##### Information supplied
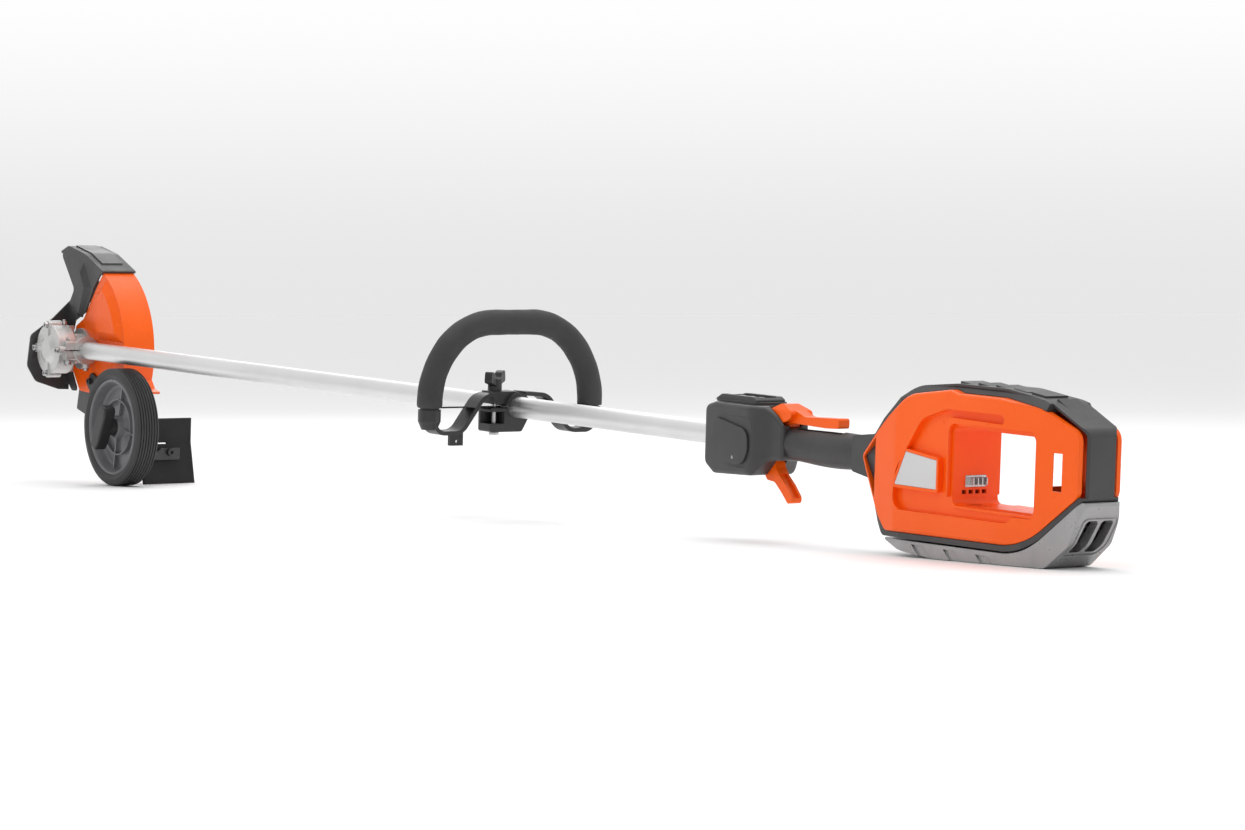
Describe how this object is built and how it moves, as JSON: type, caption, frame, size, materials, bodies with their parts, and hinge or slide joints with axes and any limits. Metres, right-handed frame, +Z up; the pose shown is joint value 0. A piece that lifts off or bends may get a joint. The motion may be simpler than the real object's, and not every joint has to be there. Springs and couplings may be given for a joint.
{
  "type": "lawn edger",
  "caption": "Battery lawn edger: steel edging blade under a guard, a wheel, a long tube with a loop handle, a trigger grip and a battery housing.",
  "frame": {"origin": "centre of the bounding box in plan, on the floor the machine rests on", "axes": "+X along the shaft from the edging head to the battery housing, +Y from the wheel side to the blade side, +Z up"},
  "size_m": [2.2392, 0.265, 0.3452],
  "materials": {
    "cast_aluminium": "as-cast satin",
    "tube_aluminium": "drawn, satin",
    "gear_steel": "machined",
    "blade_steel": "ground",
    "plated_steel": "zinc plated",
    "orange_paint": "satin",
    "orange_plastic": "gloss",
    "dark_plastic": "fine texture",
    "black_plastic": "fine texture",
    "grey_plastic": "satin",
    "silver_plastic": "satin",
    "dark_steel": "satin",
    "label": "satin",
    "strip_grey": "satin",
    "black_paint": "satin",
    "tyre_rubber": "matte",
    "flap_rubber": "matte",
    "foam": "foam",
    "grip_rubber": "matte",
    "copper": "enamelled",
    "board_green": "satin"
  },
  "bodies": {
    "machine": {"ball_bearings": "gear_steel", "battery_bay": "orange_plastic", "blade_guard": "orange_paint", "circuit_boards": "board_green", "control_shell_left": "dark_plastic", "control_shell_right": "dark_plastic", "debris_flap": "flap_rubber", "flap_bracket": "black_paint", "gearbox_case": "cast_aluminium", "gearbox_cover": "cast_aluminium", "gearbox_screws": "plated_steel", "grease_plug": "plated_steel", "grip_core": "black_plastic", "grip_sleeve": "grip_rubber", "guard_hood": "dark_plastic", "guard_screws": "dark_steel", "hood_wear_strip": "strip_grey", "housing_screws": "plated_steel", "housing_spine": "dark_plastic", "intake_grille": "black_plastic", "keypad": "dark_plastic", "label_plate": "label", "lever_pins": "plated_steel", "motor_stator": "copper", "shaft_collar": "dark_plastic", "shaft_liners": "black_plastic", "shaft_tube": "tube_aluminium", "side_cover": "dark_plastic", "side_panel_left": "orange_plastic", "side_panel_right": "orange_plastic", "skid_plate": "silver_plastic", "terminal_block": "plated_steel", "trigger_mount": "dark_plastic", "trigger_switch": "black_plastic", "wheel_bracket": "black_paint"},
    "blade_group": {"blade_arbor": "gear_steel", "inner_flange": "blade_steel", "blade": "dark_steel", "outer_flange": "blade_steel", "blade_nut": "plated_steel", "driven_gear": "gear_steel"},
    "drive_group": {"pinion_gear": "gear_steel", "drive_rod": "gear_steel", "rod_coupling": "gear_steel", "motor_rotor": "gear_steel"},
    "wheel_carriage": {"axle_bolt": "plated_steel"},
    "wheel": {"tyre": "tyre_rubber", "wheel_rim": "grey_plastic", "wheel_bush": "grey_plastic"},
    "knob": {"wheel_knob": "black_plastic"},
    "loop_handle": {"loop_frame": "black_plastic", "foam_grip": "foam", "clamp_jaw": "black_plastic", "clamp_bolt": "plated_steel"},
    "wing": {"wing_knob": "black_plastic"},
    "trigger": {"throttle_trigger": "orange_plastic"},
    "lockout": {"trigger_lockout": "orange_plastic"},
    "power": {"power_button": "black_plastic"},
    "mode": {"mode_button": "black_plastic"},
    "boost": {"boost_button": "black_plastic"}
  },
  "joints": [
    {"name": "blade_spin", "type": "hinge", "parent": "machine", "child": "blade_group", "pos_m": [-1.05892, 0, 0.19343], "axis": [0, 1, 0], "continuous": true},
    {"name": "drive_spin", "type": "hinge", "parent": "machine", "child": "drive_group", "pos_m": [-1.00399, 0, 0.1907], "axis": [0.9988, 0, -0.0495], "continuous": true},
    {"name": "wheel_height", "type": "slide", "parent": "machine", "child": "wheel_carriage", "axis": [-0.0495, 0, -0.9988], "range_m": [0, 0.025]},
    {"name": "wheel_spin", "type": "hinge", "parent": "wheel_carriage", "child": "wheel", "pos_m": [-0.89997, 0, 0.08361], "axis": [0, 1, 0], "continuous": true},
    {"name": "wheel_knob_turn", "type": "hinge", "parent": "wheel_carriage", "child": "knob", "pos_m": [-0.89997, 0, 0.08361], "axis": [0, 1, 0], "range_deg": [0, 180]},
    {"name": "loop_handle_slide", "type": "slide", "parent": "machine", "child": "loop_handle", "axis": [0.9988, 0, -0.0495], "range_m": [-0.15, 0.1]},
    {"name": "wing_knob_turn", "type": "hinge", "parent": "loop_handle", "child": "wing", "pos_m": [0.08068, -0.024, 0.13689], "axis": [0.0495, 0, 0.9988], "range_deg": [0, 180]},
    {"name": "trigger_pull", "type": "hinge", "parent": "machine", "child": "trigger", "pos_m": [0.59685, 0, 0.08726], "axis": [0, 1, 0], "range_deg": [-18, 0], "stiffness_Nm_per_rad": 0.6, "springref_deg": 8.59},
    {"name": "lockout_press", "type": "hinge", "parent": "machine", "child": "lockout", "pos_m": [0.62021, 0, 0.13416], "axis": [0, 1, 0], "range_deg": [0, 4.5], "stiffness_Nm_per_rad": 1.5, "springref_deg": -4.58},
    {"name": "power_press", "type": "slide", "parent": "machine", "child": "power", "axis": [-0.0495, 0, -0.9988], "range_m": [0, 0.0012], "stiffness_N_per_m": 400, "springref_m": -0.0008},
    {"name": "mode_press", "type": "slide", "parent": "machine", "child": "mode", "axis": [-0.0495, 0, -0.9988], "range_m": [0, 0.0012], "stiffness_N_per_m": 400, "springref_m": -0.0008},
    {"name": "boost_press", "type": "slide", "parent": "machine", "child": "boost", "axis": [-0.0495, 0, -0.9988], "range_m": [0, 0.0012], "stiffness_N_per_m": 400, "springref_m": -0.0008}
  ],
  "couplings": [
    {"joint": "drive_spin", "follows": "blade_spin", "ratio": 1.4286}
  ]
}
##########
*Required work*.
Extract the listing in its entirety, matching it exactly.

*The completed task*.
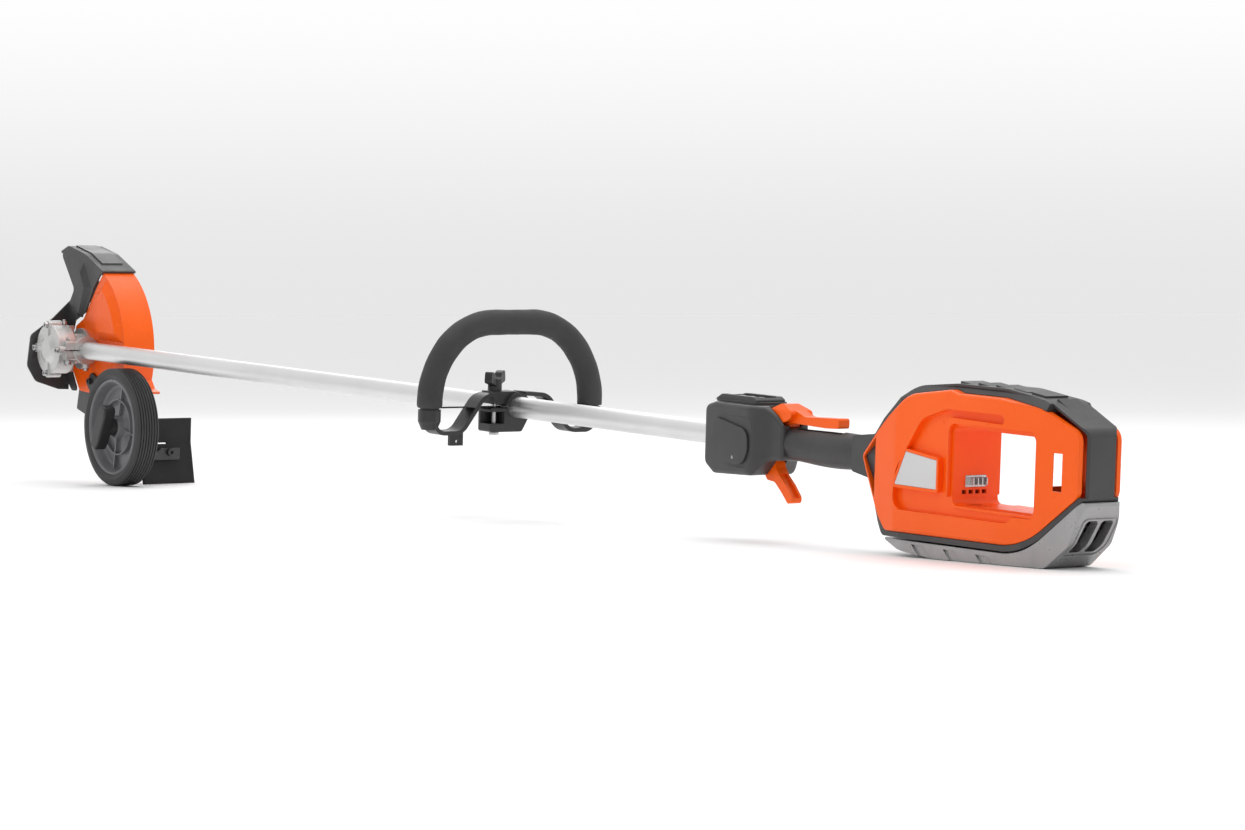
Describe how this object is built and how it moves, as JSON: type, caption, frame, size, materials, bodies with their parts, and hinge or slide joints with axes and any limits. Metres, right-handed frame, +Z up; the pose shown is joint value 0. A piece that lifts off or bends may get a joint. The motion may be simpler than the real object's, and not every joint has to be there. Springs and couplings may be given for a joint.
{
  "type": "lawn edger",
  "caption": "Battery lawn edger: steel edging blade under a guard, a wheel, a long tube with a loop handle, a trigger grip and a battery housing.",
  "frame": {"origin": "centre of the bounding box in plan, on the floor the machine rests on", "axes": "+X along the shaft from the edging head to the battery housing, +Y from the wheel side to the blade side, +Z up"},
  "size_m": [2.2392, 0.265, 0.3452],
  "materials": {
    "cast_aluminium": "as-cast satin",
    "tube_aluminium": "drawn, satin",
    "gear_steel": "machined",
    "blade_steel": "ground",
    "plated_steel": "zinc plated",
    "orange_paint": "satin",
    "orange_plastic": "gloss",
    "dark_plastic": "fine texture",
    "black_plastic": "fine texture",
    "grey_plastic": "satin",
    "silver_plastic": "satin",
    "dark_steel": "satin",
    "label": "satin",
    "strip_grey": "satin",
    "black_paint": "satin",
    "tyre_rubber": "matte",
    "flap_rubber": "matte",
    "foam": "foam",
    "grip_rubber": "matte",
    "copper": "enamelled",
    "board_green": "satin"
  },
  "bodies": {
    "machine": {"ball_bearings": "gear_steel", "battery_bay": "orange_plastic", "blade_guard": "orange_paint", "circuit_boards": "board_green", "control_shell_left": "dark_plastic", "control_shell_right": "dark_plastic", "debris_flap": "flap_rubber", "flap_bracket": "black_paint", "gearbox_case": "cast_aluminium", "gearbox_cover": "cast_aluminium", "gearbox_screws": "plated_steel", "grease_plug": "plated_steel", "grip_core": "black_plastic", "grip_sleeve": "grip_rubber", "guard_hood": "dark_plastic", "guard_screws": "dark_steel", "hood_wear_strip": "strip_grey", "housing_screws": "plated_steel", "housing_spine": "dark_plastic", "intake_grille": "black_plastic", "keypad": "dark_plastic", "label_plate": "label", "lever_pins": "plated_steel", "motor_stator": "copper", "shaft_collar": "dark_plastic", "shaft_liners": "black_plastic", "shaft_tube": "tube_aluminium", "side_cover": "dark_plastic", "side_panel_left": "orange_plastic", "side_panel_right": "orange_plastic", "skid_plate": "silver_plastic", "terminal_block": "plated_steel", "trigger_mount": "dark_plastic", "trigger_switch": "black_plastic", "wheel_bracket": "black_paint"},
    "blade_group": {"blade_arbor": "gear_steel", "inner_flange": "blade_steel", "blade": "dark_steel", "outer_flange": "blade_steel", "blade_nut": "plated_steel", "driven_gear": "gear_steel"},
    "drive_group": {"pinion_gear": "gear_steel", "drive_rod": "gear_steel", "rod_coupling": "gear_steel", "motor_rotor": "gear_steel"},
    "wheel_carriage": {"axle_bolt": "plated_steel"},
    "wheel": {"tyre": "tyre_rubber", "wheel_rim": "grey_plastic", "wheel_bush": "grey_plastic"},
    "knob": {"wheel_knob": "black_plastic"},
    "loop_handle": {"loop_frame": "black_plastic", "foam_grip": "foam", "clamp_jaw": "black_plastic", "clamp_bolt": "plated_steel"},
    "wing": {"wing_knob": "black_plastic"},
    "trigger": {"throttle_trigger": "orange_plastic"},
    "lockout": {"trigger_lockout": "orange_plastic"},
    "power": {"power_button": "black_plastic"},
    "mode": {"mode_button": "black_plastic"},
    "boost": {"boost_button": "black_plastic"}
  },
  "joints": [
    {"name": "blade_spin", "type": "hinge", "parent": "machine", "child": "blade_group", "pos_m": [-1.05892, 0, 0.19343], "axis": [0, 1, 0], "continuous": true},
    {"name": "drive_spin", "type": "hinge", "parent": "machine", "child": "drive_group", "pos_m": [-1.00399, 0, 0.1907], "axis": [0.9988, 0, -0.0495], "continuous": true},
    {"name": "wheel_height", "type": "slide", "parent": "machine", "child": "wheel_carriage", "axis": [-0.0495, 0, -0.9988], "range_m": [0, 0.025]},
    {"name": "wheel_spin", "type": "hinge", "parent": "wheel_carriage", "child": "wheel", "pos_m": [-0.89997, 0, 0.08361], "axis": [0, 1, 0], "continuous": true},
    {"name": "wheel_knob_turn", "type": "hinge", "parent": "wheel_carriage", "child": "knob", "pos_m": [-0.89997, 0, 0.08361], "axis": [0, 1, 0], "range_deg": [0, 180]},
    {"name": "loop_handle_slide", "type": "slide", "parent": "machine", "child": "loop_handle", "axis": [0.9988, 0, -0.0495], "range_m": [-0.15, 0.1]},
    {"name": "wing_knob_turn", "type": "hinge", "parent": "loop_handle", "child": "wing", "pos_m": [0.08068, -0.024, 0.13689], "axis": [0.0495, 0, 0.9988], "range_deg": [0, 180]},
    {"name": "trigger_pull", "type": "hinge", "parent": "machine", "child": "trigger", "pos_m": [0.59685, 0, 0.08726], "axis": [0, 1, 0], "range_deg": [-18, 0], "stiffness_Nm_per_rad": 0.6, "springref_deg": 8.59},
    {"name": "lockout_press", "type": "hinge", "parent": "machine", "child": "lockout", "pos_m": [0.62021, 0, 0.13416], "axis": [0, 1, 0], "range_deg": [0, 4.5], "stiffness_Nm_per_rad": 1.5, "springref_deg": -4.58},
    {"name": "power_press", "type": "slide", "parent": "machine", "child": "power", "axis": [-0.0495, 0, -0.9988], "range_m": [0, 0.0012], "stiffness_N_per_m": 400, "springref_m": -0.0008},
    {"name": "mode_press", "type": "slide", "parent": "machine", "child": "mode", "axis": [-0.0495, 0, -0.9988], "range_m": [0, 0.0012], "stiffness_N_per_m": 400, "springref_m": -0.0008},
    {"name": "boost_press", "type": "slide", "parent": "machine", "child": "boost", "axis": [-0.0495, 0, -0.9988], "range_m": [0, 0.0012], "stiffness_N_per_m": 400, "springref_m": -0.0008}
  ],
  "couplings": [
    {"joint": "drive_spin", "follows": "blade_spin", "ratio": 1.4286}
  ]
}